I would call it a 3d torus (or a 3-ary 3-cube) ignoring the fact that
there is more than one endnode connected to each switch. Adding more
nodes impacts performance, but does not change the routing properties of
the topology.

> 
> 2) I think this network is a little bit different than the 3D tori that
> have been previously deployed in machines like Red Storm where there is
> a network switch for one or at maximum a very few compute clients.  Does
> the fact that there are order 10 times more hosts hanging off of each
> switch chip vertex in the network I'm describing matter from a routing
> perspective?  It seems that the routing problem is mostly the same.
> I.e., algorithms to determine a set of deadlock-free routes on the same
> basic topology, ignoring the "decorations", are similar.  Is this right?
> 

Yes. As long as you are able to set up deadlock free routes between the
switches it is trivial to add routes the endnodes connected to the
switches. The number of endnodes does not matter from a routing
perspective (aparat from balancing or over/under subscription).

> 3) Is there good current support for computing deadlock-free routes on
> the network I'm describing in OFED 1.3.1, 1.4, or other?  With which
> routing algorithm?  I tried to find a answer to this, by looking through
> various OFED documentation, but I still have a bit of confusion on how
> to proceed.  Here's the data that I was able to gather.  Can someone
> please help to clarify?

As far as I know LASH would be your best option.

> 
> - An OpenSM wiki page says that OpenSM supports "Torus routing":
> https://wiki.openfabrics.org/tiki-index.php?page=OpenSM&highlight=opensm
> - However, the latest release notes I can find don't make any explicit
> mention of tori:
> http://www.openfabrics.org/git/?p=~sashak/management.git;a=blob_plain;f=opensm/doc/opensm_release_notes-3.2.txt;hb=HEAD
> - The release notes do mention Dimension Order routing (DOR), and this
> might work for a 3D torus, but it seems (per the notes) that this
> algorithm, as implemented, is only considered deadlock-free for meshes
> (no wrap-around) and hypercubes - no tori.  I understand that when you
> "wrap around" the dimension, the virtual channel used needs to change to
> avoid deadlock in DOR, and DOR as implemented today doesn't do that.

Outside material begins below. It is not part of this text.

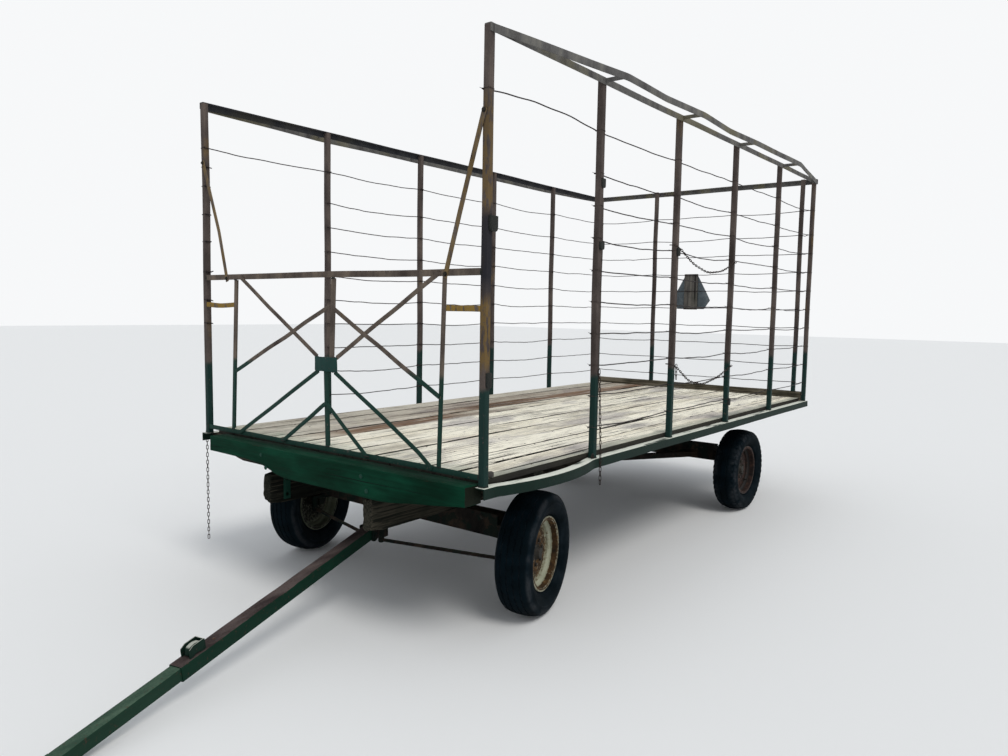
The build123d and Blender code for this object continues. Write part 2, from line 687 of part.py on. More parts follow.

I believe that is correct. You would need e-cube routing and 2 virtual
lanes for deadlock free shortest path routing on a torus. e-cube routing
is hard to implement in IB because you would have to do SL2VL trickery
to be able to change virtual lanes (afaik). Moreover, e-cube routing is
not robust against faults so a single fault would make large parts of
the network unreachable.

> - Commit b204932d5bd2a88af5ce0989d2dff65d753b3d54 from
> git://git.openfabrics.org/~sashak/management.git in March of 2007
> mentions some degree of success with LASH on 2D tori, but it's
> considered "unoptimized".  Would this work deadlock-free for a 3D torus?
> What's the implication of "unoptimized" on something like an 8x8x8 torus
> with lots of hosts at each vertex?
> - I didn't see any other mention of a torus or tori in the OpenSM commit
> logs.

LASH is deadlock free on a 3d torus or any other topology, but the
number of virtual lanes required depends on the topology. If
the cabling and port numbering is consistent (0=W, 1=E, 2=N, 3=S) LASH
requires 1 VL for 2d meshes of any size (equals dimension order routing)
and 3 VLs for 2d tori of any size. For 3d tori it requires 5 VLs. So
far, I only  have experience with LASH from simulations so there might
be other issues on real hardware. Maybe other users on the list have
some experience with LASH on real hardware?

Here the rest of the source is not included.